■ **Aim**
Set down, exactly as they appear, the lines from the line holding "fold.position.set(0, FOLD_OUTSIDE_R, FOLD_OUTSIDE_R);" through the line holding "obj.data.transform(obj.matrix_world)", inclusive; output nothing outside that range.

--- Entries provided ---

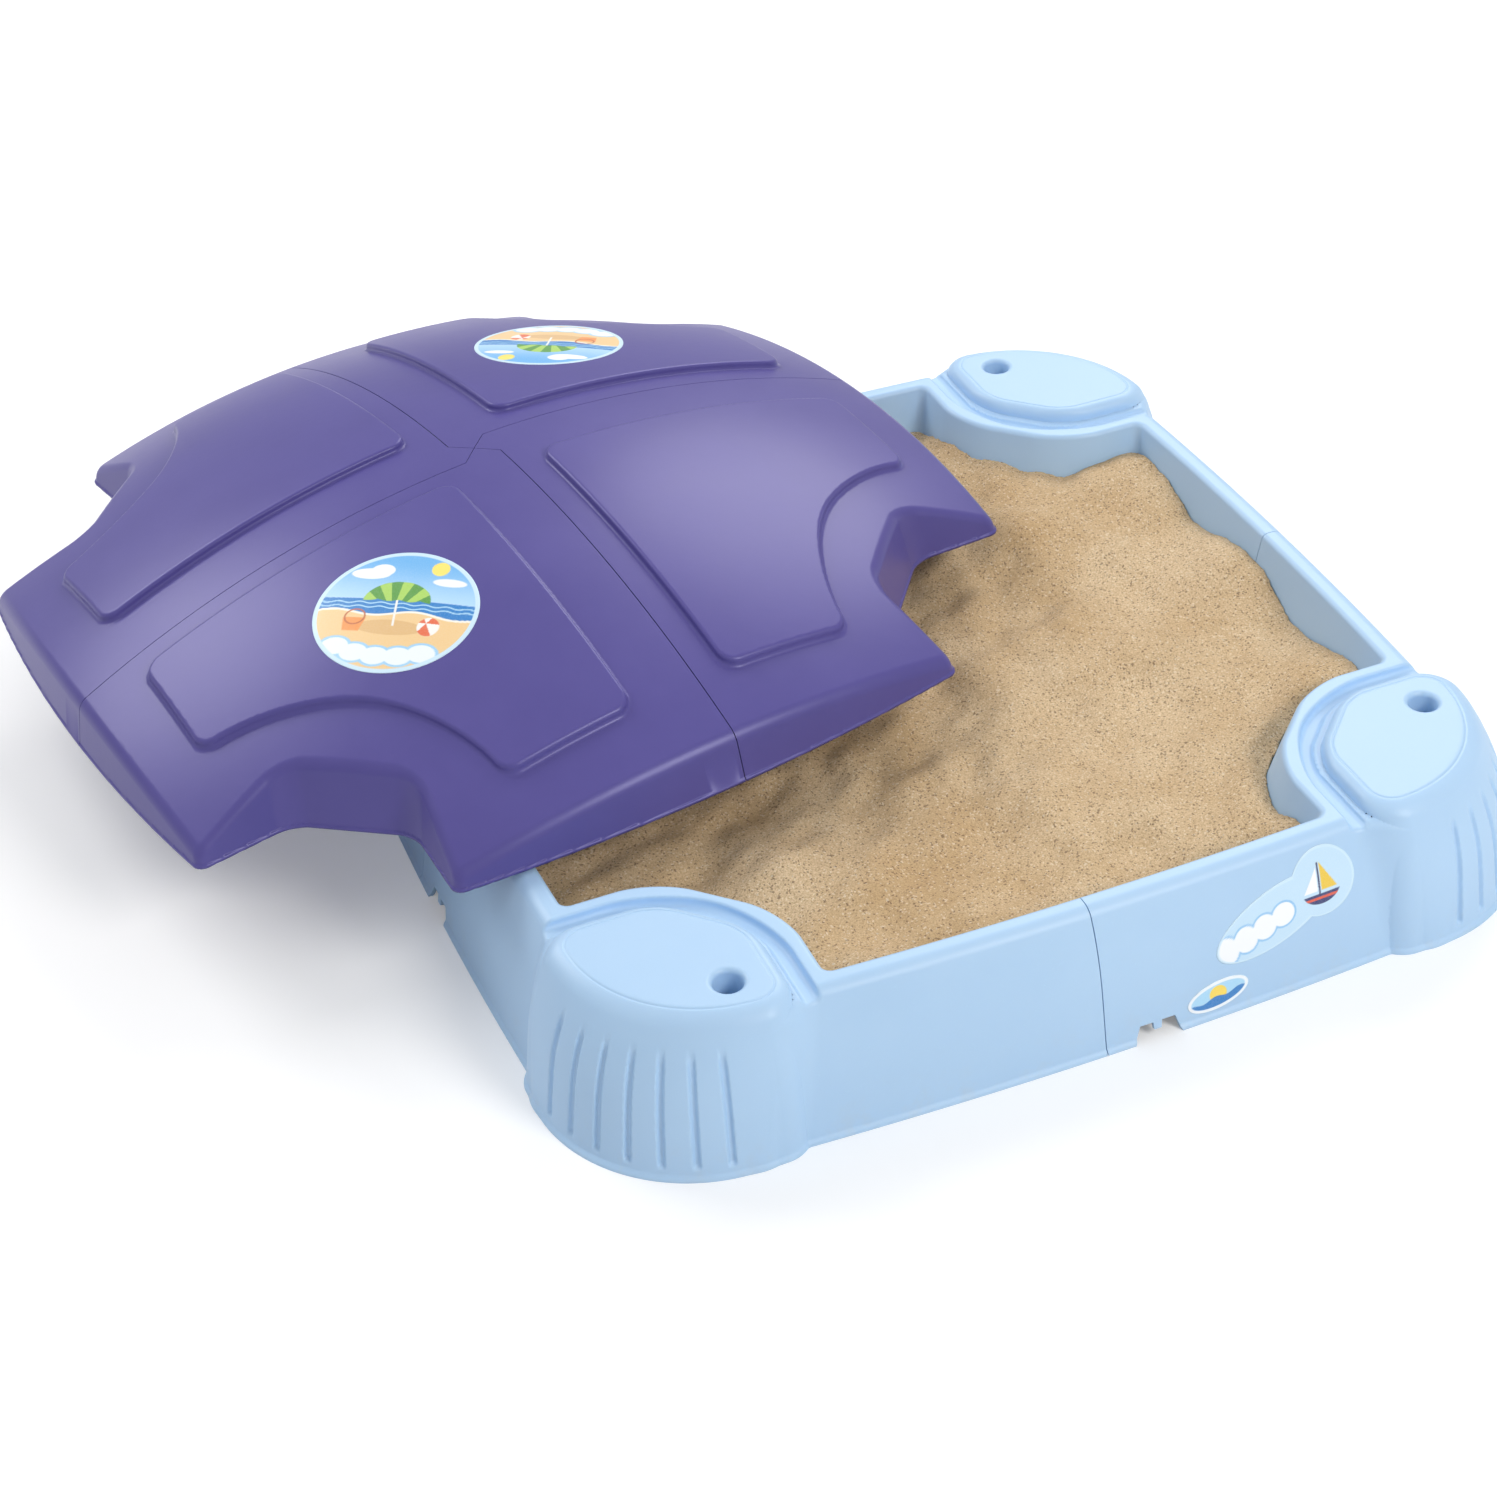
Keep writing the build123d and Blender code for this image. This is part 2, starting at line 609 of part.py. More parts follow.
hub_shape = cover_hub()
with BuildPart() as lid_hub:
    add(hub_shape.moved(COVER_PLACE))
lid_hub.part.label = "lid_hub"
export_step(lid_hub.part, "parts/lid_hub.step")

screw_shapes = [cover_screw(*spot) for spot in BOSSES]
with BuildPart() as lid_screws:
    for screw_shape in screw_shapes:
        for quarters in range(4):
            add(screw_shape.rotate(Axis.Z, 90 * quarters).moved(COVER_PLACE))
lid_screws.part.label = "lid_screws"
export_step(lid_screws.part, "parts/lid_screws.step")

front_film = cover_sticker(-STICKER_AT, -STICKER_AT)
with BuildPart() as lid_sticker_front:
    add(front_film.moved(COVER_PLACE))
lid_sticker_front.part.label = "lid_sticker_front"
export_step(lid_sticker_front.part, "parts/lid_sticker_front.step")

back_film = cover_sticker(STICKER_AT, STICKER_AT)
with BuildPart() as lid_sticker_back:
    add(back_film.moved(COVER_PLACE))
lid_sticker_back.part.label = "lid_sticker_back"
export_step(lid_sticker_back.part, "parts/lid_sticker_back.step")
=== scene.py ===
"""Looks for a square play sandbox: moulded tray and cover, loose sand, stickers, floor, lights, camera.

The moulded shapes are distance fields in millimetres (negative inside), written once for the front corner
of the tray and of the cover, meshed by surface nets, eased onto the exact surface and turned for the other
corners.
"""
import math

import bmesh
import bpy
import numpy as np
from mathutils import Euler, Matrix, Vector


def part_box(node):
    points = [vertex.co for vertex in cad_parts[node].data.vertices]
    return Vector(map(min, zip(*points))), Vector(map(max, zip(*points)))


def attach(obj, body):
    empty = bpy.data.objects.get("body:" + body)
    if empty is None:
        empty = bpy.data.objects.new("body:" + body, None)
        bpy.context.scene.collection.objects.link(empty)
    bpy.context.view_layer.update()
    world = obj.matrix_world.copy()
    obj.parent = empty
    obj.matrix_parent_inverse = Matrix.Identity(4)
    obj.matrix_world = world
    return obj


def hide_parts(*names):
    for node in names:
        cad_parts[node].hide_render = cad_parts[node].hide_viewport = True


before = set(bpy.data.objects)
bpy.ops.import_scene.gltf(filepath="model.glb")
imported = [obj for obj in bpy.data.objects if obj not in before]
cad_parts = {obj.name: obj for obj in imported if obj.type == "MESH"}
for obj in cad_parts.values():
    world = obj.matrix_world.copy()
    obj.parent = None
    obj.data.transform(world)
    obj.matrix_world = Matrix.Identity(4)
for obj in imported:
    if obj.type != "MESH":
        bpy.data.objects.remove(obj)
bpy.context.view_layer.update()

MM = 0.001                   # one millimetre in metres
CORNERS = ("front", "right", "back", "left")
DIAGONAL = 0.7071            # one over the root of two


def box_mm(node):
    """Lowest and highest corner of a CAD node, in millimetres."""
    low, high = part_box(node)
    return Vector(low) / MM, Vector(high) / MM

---
--- Entries provided ---

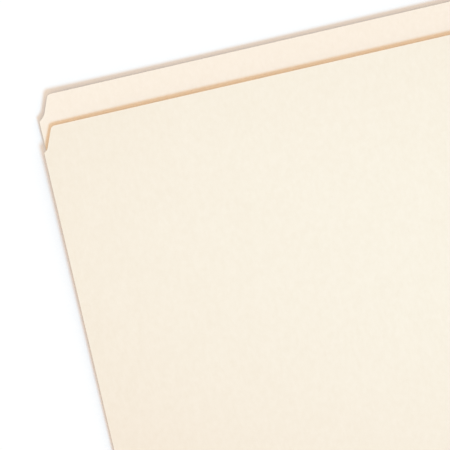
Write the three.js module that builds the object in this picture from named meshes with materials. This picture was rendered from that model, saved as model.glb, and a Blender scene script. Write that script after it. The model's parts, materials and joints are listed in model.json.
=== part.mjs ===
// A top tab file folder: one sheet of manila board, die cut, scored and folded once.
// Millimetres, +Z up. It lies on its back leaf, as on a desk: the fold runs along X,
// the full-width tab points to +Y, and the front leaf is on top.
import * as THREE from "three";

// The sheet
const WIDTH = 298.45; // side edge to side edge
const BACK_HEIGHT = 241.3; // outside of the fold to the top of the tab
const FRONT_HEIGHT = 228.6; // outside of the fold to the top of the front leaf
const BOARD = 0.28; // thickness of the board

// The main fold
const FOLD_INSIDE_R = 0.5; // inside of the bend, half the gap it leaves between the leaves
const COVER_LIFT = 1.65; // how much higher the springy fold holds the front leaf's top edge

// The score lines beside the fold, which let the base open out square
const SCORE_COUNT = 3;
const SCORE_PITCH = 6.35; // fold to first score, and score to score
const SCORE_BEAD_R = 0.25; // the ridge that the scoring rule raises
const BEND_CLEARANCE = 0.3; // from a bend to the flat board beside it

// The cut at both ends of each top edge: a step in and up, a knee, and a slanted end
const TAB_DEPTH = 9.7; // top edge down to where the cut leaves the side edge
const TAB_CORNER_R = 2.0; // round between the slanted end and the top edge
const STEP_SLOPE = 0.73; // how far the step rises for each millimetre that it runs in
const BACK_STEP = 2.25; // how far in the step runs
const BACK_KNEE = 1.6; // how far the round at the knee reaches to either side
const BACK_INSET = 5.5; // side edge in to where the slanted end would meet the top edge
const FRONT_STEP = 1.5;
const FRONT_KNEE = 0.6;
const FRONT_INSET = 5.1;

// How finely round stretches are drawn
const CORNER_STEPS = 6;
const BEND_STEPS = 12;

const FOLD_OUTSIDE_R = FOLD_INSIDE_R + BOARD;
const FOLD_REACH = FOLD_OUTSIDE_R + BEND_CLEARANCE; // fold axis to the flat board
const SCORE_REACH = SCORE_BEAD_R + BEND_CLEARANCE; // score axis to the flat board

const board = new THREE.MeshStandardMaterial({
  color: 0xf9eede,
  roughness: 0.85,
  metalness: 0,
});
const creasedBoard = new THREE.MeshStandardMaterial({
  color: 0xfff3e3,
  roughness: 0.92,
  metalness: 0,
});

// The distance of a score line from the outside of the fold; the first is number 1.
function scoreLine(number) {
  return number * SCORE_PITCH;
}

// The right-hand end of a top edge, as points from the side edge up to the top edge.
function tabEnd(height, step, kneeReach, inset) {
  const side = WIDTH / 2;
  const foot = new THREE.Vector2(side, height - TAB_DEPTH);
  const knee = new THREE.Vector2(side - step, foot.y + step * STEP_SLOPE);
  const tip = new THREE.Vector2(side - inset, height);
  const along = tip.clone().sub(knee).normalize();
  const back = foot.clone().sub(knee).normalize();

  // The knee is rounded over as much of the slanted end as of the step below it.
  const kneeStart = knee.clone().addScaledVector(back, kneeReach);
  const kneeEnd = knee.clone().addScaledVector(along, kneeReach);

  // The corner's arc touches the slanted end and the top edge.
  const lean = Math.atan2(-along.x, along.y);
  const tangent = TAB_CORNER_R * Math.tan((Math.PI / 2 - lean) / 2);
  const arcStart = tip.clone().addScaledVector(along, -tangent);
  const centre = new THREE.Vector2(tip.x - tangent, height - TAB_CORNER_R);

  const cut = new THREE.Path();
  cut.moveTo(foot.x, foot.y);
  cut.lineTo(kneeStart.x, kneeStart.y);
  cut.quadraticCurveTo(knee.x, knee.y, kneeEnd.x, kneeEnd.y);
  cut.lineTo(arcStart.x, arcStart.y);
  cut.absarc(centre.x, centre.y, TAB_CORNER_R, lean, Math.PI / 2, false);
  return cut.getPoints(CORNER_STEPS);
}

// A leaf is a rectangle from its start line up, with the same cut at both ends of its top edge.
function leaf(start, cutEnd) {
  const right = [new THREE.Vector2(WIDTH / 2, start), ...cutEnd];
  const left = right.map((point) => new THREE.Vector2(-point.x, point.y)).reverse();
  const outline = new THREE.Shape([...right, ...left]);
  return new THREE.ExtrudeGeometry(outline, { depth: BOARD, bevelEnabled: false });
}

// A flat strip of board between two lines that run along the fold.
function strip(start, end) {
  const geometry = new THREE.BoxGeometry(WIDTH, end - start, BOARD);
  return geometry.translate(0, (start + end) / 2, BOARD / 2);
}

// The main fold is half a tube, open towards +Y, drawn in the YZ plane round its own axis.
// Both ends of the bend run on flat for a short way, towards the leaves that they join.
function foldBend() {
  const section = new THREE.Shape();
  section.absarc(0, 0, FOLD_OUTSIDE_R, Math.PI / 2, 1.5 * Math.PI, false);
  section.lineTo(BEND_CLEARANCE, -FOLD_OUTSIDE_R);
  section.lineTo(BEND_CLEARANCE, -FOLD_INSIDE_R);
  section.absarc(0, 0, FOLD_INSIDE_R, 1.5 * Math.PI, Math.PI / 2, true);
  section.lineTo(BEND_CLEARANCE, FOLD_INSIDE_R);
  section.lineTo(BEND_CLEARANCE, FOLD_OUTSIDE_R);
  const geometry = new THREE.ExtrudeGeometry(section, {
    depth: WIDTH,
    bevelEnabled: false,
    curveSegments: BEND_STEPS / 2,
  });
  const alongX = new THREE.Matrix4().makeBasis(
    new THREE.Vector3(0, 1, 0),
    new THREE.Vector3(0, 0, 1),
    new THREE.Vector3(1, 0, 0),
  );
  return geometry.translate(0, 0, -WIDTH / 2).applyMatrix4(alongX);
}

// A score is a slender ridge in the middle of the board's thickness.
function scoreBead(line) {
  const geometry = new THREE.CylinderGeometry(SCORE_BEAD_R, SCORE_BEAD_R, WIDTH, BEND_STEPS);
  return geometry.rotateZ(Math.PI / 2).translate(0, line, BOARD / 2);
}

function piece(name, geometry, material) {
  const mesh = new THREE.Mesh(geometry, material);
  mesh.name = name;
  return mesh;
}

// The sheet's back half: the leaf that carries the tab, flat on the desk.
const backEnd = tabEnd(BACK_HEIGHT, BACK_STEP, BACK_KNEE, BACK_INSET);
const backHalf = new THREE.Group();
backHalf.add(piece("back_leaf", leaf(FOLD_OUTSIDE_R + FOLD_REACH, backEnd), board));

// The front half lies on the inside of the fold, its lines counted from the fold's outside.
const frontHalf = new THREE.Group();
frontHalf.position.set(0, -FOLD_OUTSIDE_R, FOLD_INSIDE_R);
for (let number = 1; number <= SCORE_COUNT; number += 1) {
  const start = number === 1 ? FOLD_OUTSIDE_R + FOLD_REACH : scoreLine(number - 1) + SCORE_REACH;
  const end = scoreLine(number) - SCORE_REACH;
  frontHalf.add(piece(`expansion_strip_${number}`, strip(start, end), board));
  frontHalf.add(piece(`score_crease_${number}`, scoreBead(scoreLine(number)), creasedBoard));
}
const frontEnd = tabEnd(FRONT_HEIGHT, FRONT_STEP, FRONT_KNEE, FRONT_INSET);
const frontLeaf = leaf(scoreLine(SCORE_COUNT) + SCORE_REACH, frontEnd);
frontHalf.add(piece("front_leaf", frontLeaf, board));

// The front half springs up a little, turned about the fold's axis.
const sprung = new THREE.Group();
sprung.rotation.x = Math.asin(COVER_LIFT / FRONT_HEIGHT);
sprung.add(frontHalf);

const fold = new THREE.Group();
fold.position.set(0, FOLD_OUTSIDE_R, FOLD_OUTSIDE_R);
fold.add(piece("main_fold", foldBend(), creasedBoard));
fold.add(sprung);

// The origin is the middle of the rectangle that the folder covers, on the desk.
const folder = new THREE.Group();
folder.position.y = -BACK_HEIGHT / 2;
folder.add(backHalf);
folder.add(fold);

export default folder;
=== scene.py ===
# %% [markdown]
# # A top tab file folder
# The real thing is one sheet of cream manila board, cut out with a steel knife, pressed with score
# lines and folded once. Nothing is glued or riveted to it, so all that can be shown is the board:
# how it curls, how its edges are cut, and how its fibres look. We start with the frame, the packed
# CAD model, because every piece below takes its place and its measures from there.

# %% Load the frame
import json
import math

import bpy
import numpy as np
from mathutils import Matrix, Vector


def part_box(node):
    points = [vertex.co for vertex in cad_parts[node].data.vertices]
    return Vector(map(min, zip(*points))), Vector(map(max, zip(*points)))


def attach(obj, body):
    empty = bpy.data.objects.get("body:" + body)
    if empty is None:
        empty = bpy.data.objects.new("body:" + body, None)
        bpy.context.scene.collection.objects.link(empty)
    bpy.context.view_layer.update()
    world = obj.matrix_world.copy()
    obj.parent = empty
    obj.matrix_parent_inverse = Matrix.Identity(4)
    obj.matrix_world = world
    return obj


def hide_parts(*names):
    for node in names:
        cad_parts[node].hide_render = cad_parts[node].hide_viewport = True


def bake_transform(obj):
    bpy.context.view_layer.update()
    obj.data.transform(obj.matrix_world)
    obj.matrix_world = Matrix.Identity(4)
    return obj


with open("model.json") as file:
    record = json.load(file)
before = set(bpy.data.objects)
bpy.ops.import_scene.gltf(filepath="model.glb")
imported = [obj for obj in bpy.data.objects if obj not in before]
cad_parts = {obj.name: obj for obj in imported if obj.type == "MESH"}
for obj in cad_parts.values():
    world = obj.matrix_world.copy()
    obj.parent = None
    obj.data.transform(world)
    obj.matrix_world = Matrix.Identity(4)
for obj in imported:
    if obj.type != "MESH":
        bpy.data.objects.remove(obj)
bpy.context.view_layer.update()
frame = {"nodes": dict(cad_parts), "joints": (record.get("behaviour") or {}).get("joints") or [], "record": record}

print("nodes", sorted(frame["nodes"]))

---

■ **In response**
fold.position.set(0, FOLD_OUTSIDE_R, FOLD_OUTSIDE_R);
fold.add(piece("main_fold", foldBend(), creasedBoard));
fold.add(sprung);

// The origin is the middle of the rectangle that the folder covers, on the desk.
const folder = new THREE.Group();
folder.position.y = -BACK_HEIGHT / 2;
folder.add(backHalf);
folder.add(fold);

export default folder;
=== scene.py ===
# %% [markdown]
# # A top tab file folder
# The real thing is one sheet of cream manila board, cut out with a steel knife, pressed with score
# lines and folded once. Nothing is glued or riveted to it, so all that can be shown is the board:
# how it curls, how its edges are cut, and how its fibres look. We start with the frame, the packed
# CAD model, because every piece below takes its place and its measures from there.

# %% Load the frame
import json
import math

import bpy
import numpy as np
from mathutils import Matrix, Vector


def part_box(node):
    points = [vertex.co for vertex in cad_parts[node].data.vertices]
    return Vector(map(min, zip(*points))), Vector(map(max, zip(*points)))


def attach(obj, body):
    empty = bpy.data.objects.get("body:" + body)
    if empty is None:
        empty = bpy.data.objects.new("body:" + body, None)
        bpy.context.scene.collection.objects.link(empty)
    bpy.context.view_layer.update()
    world = obj.matrix_world.copy()
    obj.parent = empty
    obj.matrix_parent_inverse = Matrix.Identity(4)
    obj.matrix_world = world
    return obj


def hide_parts(*names):
    for node in names:
        cad_parts[node].hide_render = cad_parts[node].hide_viewport = True


def bake_transform(obj):
    bpy.context.view_layer.update()
    obj.data.transform(obj.matrix_world)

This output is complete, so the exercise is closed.